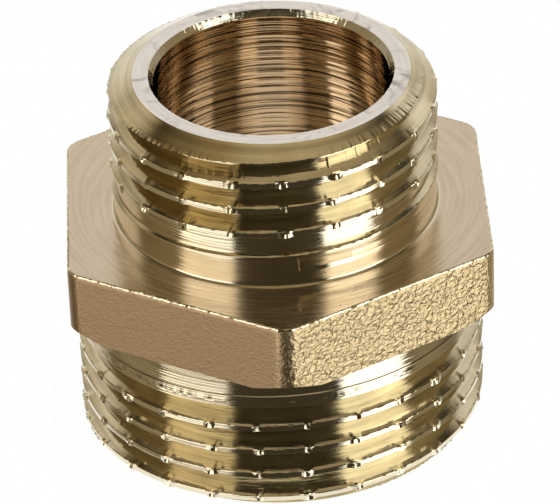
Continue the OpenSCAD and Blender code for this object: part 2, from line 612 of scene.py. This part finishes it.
# Brass turned on a lathe: pale gold and mirror bright, with fine lines round the axis
def turnedBrass():
    look = turnedLook
    material, tree, place = startBrass("turnedBrass")
    lines = addNode(tree, "ShaderNodeMapping", look["lines"], {"Vector": place})
    tool = addNode(tree, "ShaderNodeTexNoise", look["lineNoise"], {"Vector": lines})
    patches = addNode(tree, "ShaderNodeTexNoise", look["patches"], {"Vector": place})
    colour = addNode(tree, "ShaderNodeMix", look["colours"], {0: patches})
    shine = addNode(tree, "ShaderNodeMapRange", look["roughness"], {"Value": patches})
    finishBrass(tree, colour.outputs[2], shine, tool, look["lineDepth"])
    return material


threadedLook = {
    "lines": {"Scale": (0.05 / mm, 0.05 / mm, 6 / mm)},             # 0.17 mm apart along the axis
    "lineNoise": {"Scale": 1.0, "Detail": 3.0},
    "lineDepth": 0.022 * mm,
    "patches": {"Scale": 0.5 / mm, "Detail": 5.0},                  # 2 mm across
    # The second colour and the four values after it are painted shade: the flanks darker at the left front,
    # half as much on the large end
    "colours": {"data_type": "RGBA", 6: linearColour("#E6DBBC"), 7: linearColour("#C2B088")},
    "paintedShadeMiddle": (-0.72, -0.69, 0),                                # way to the darker patch, left front
    "paintedShadeEdge": {"From Min": 0.86, "From Max": 0.96},
    "paintedShadeWander": 0.12,
    "paintedShadeOnLargeEnd": 0.5,
    "dull": {"From Min": 0.3, "From Max": 0.7, "To Min": 0.86, "To Max": 1.06},
    "streaks": {"From Min": 0.3, "From Max": 0.7, "To Min": 0.74, "To Max": 1.16},
    "roughness": {"To Min": 0.06, "To Max": 0.16},
}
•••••
* **Stated goal**: Repeat the lines above exactly.

* **Result for this task**:
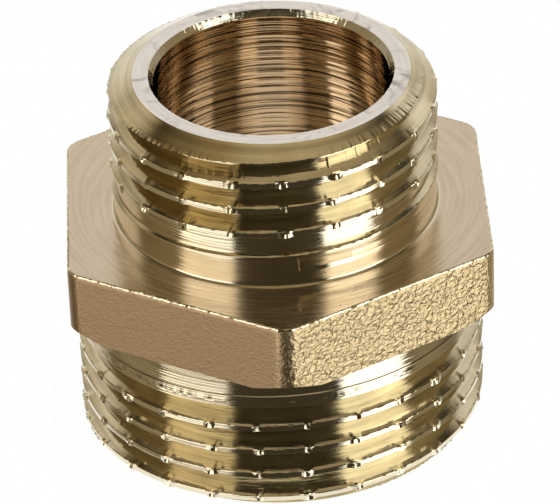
Continue the OpenSCAD and Blender code for this object: part 2, from line 612 of scene.py. This part finishes it.
# Brass turned on a lathe: pale gold and mirror bright, with fine lines round the axis
def turnedBrass():
    look = turnedLook
    material, tree, place = startBrass("turnedBrass")
    lines = addNode(tree, "ShaderNodeMapping", look["lines"], {"Vector": place})
    tool = addNode(tree, "ShaderNodeTexNoise", look["lineNoise"], {"Vector": lines})
    patches = addNode(tree, "ShaderNodeTexNoise", look["patches"], {"Vector": place})
    colour = addNode(tree, "ShaderNodeMix", look["colours"], {0: patches})
    shine = addNode(tree, "ShaderNodeMapRange", look["roughness"], {"Value": patches})
    finishBrass(tree, colour.outputs[2], shine, tool, look["lineDepth"])
    return material


threadedLook = {
    "lines": {"Scale": (0.05 / mm, 0.05 / mm, 6 / mm)},             # 0.17 mm apart along the axis
    "lineNoise": {"Scale": 1.0, "Detail": 3.0},
    "lineDepth": 0.022 * mm,
    "patches": {"Scale": 0.5 / mm, "Detail": 5.0},                  # 2 mm across
    # The second colour and the four values after it are painted shade: the flanks darker at the left front,
    # half as much on the large end
    "colours": {"data_type": "RGBA", 6: linearColour("#E6DBBC"), 7: linearColour("#C2B088")},
    "paintedShadeMiddle": (-0.72, -0.69, 0),                                # way to the darker patch, left front
    "paintedShadeEdge": {"From Min": 0.86, "From Max": 0.96},
    "paintedShadeWander": 0.12,
    "paintedShadeOnLargeEnd": 0.5,
    "dull": {"From Min": 0.3, "From Max": 0.7, "To Min": 0.86, "To Max": 1.06},
    "streaks": {"From Min": 0.3, "From Max": 0.7, "To Min": 0.74, "To Max": 1.16},
    "roughness": {"To Min": 0.06, "To Max": 0.16},
}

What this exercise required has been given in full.